Between the publication of The Names in 1976 and the appearance of The Ancient Child in 1990, Momaday was in much demand as a lecturer and interview subject. During this time, he published several important essays, including an introduction to American Indian literature for a literary history of the United States. He also worked intensively on another interest, graphic arts, exhibiting prints, drawings, and paintings in several shows. Momaday's interest in graphic arts is reflected in the poetic descriptiveness that suffuses his fiction and other prose, and his use of text in paintings and prints continues his mixing of media, which began with the illustrations by Al Momaday for The Way to Rainy Mountain and the author's own illustrations for The Gourd Dancer and The Names. His book In the Presence of the Sun: Stories and Poems, 1961-1991 includes reproductions of many of his prints and drawings.

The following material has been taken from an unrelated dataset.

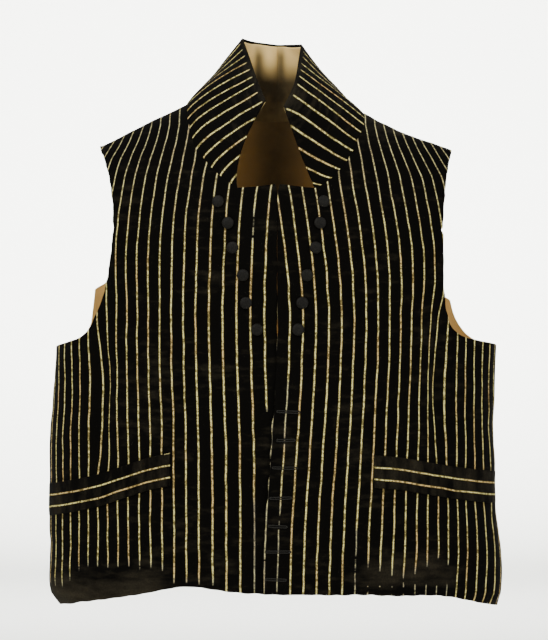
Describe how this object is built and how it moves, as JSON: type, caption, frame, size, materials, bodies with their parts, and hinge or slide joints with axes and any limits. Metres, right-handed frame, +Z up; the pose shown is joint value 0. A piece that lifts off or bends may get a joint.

While rejecting the label "spokesman," Momaday has always been generous and supportive of initiatives for American Indian education and recognition in the arts. One of his earliest publications was an essay in Ramparts magazine titled "The Morality of Indian Hating"; appearing at the height of the civil rights struggle, the article brought to the attention of readers the unexplored riches of Indian heritage. He is a compelling speaker and has lectured in prestigious forums; he also makes himself available to chat with a student who wishes to interview him or to make a personal appearance in classes of young students entering university from the reservation. He has supported the work of many young American Indian authors, writing introductions and reviews in order for their names to become better known to the reading public. Momaday is one of the most interviewed of contemporary authors, and tapes and transcripts of these interviews provide much in the way of personal insight into his work. He continues a life dedicated to the arts — poetry, prose, visual arts, and storytelling.